Extend and write your own

It is easy to extend icrawler and use it to crawl other websites. The simplest way is to override some methods of Feeder, Parser and Downloader class.

  1. Feeder

    The method you need to override is

    feeder.feed(self, **kwargs)
    

    If you want to offer the start urls at one time, for example from ‘http://example.com/page_url/1’ up to ‘http://example.com/page_url/10

    from icrawler import Feeder
    
    class MyFeeder(Feeder):
        def feed(self):
            for i in range(10):
                url = 'http://example.com/page_url/{}'.format(i + 1)
                self.output(url)
    
  2. Parser

    The method you need to override is

    parser.parse(self, response, **kwargs)
    

    response is the page content of the url from url_queue, what you need to do is to parse the page and extract file urls, and then put them into task_queue.
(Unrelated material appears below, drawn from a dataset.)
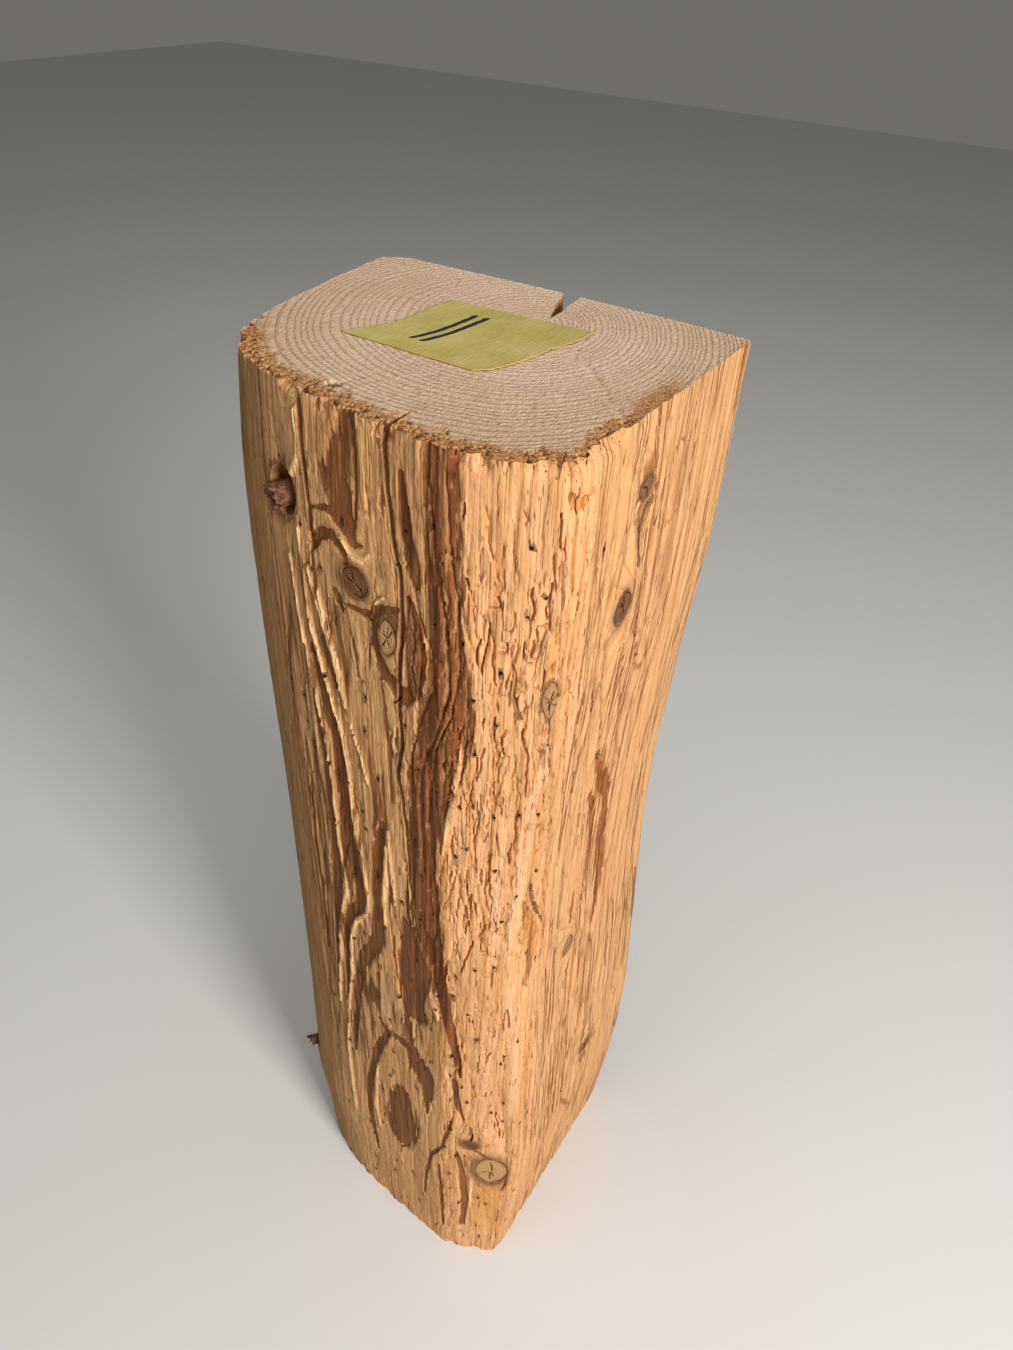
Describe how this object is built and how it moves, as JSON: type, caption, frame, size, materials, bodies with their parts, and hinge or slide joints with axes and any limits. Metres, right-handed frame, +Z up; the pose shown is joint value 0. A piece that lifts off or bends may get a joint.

Beautiful Soup package is recommended for parsing html pages. Taking GoogleParser for example,

    class GoogleParser(Parser):
    
        def parse(self, response):
            soup = BeautifulSoup(response.content, 'lxml')
            image_divs = soup.find_all('div', class_='rg_di rg_el ivg-i')
            for div in image_divs:
                meta = json.loads(div.text)
                if 'ou' in meta:
                    yield dict(file_url=meta['ou'])
    
  3. Downloader

    If you just want to change the filename of downloaded images, you can override the method

    downloader.get_filename(self, task, default_ext)
    

    The default names of downloaded files are increasing numbers, from 000001 to 999999.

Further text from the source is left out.